Some 15 members of the Peugeot family – seven to nine generations from the founder – work at the company, either on the non-executive administrative board or with operational jobs. The best known are administrators Thierry, Jean-Philippe and Robert Peugeot, and public-affairs chief Christian Peugeot. According to a profile published in Le Monde, disagreements have been common among branches of the family since the 2002 death of Pierre Peugeot, the uncontested family leader who was father of Thierry and Christian and uncle of Robert and Jean-Pierre.

Thierry’s family branch has the most shares, and he is the non-executive chairman of the board. But the rest of the family has argued over his choice for a successor to CEO Jean-Martin Folz, disagreed about firing CEO Christian Streiff and squabbled over when to dump CEO Philip Varin because of the poor results of the group.

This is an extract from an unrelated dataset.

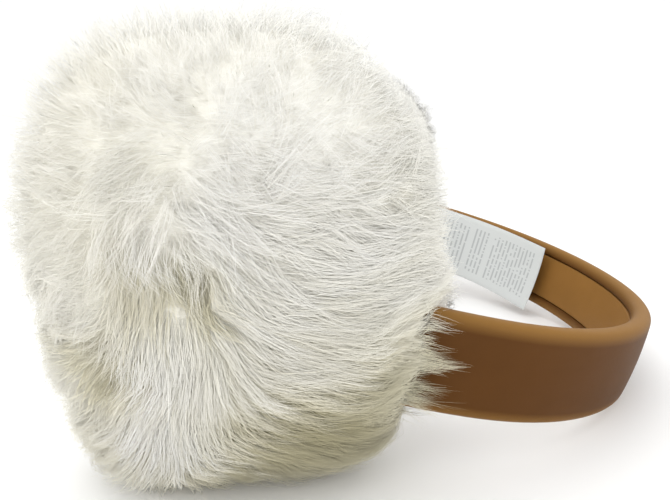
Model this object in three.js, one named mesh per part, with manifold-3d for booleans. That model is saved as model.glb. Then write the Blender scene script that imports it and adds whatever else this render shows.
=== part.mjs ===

The family is fighting tooth and nail to keep as much power as possible when Dongfeng and France enter as shareholders, but the infusions of capital will dilute the family’s power.

Emerging against this background is the possibility of a merger of PSA into Renault, even though industrial justification for the idea is negligible.

Renault and PSA are fierce competitors, with ranges and markets that overlap. But never before has one of the OEMs hired a top executive such as incoming CEO Tavares who had worked at the other one. Seldom has the Peugeot family turned to the state for aid. And the presence of Dongfeng, China’s No.2 automaker, brings new potency to the table, with the French government a second player.

Peugeot “will remain French,” assures Arnaud Montebourg, the minister of industrial renewal, in December, and the prime minister’s office says the government will be following the talks with Dongfeng closely.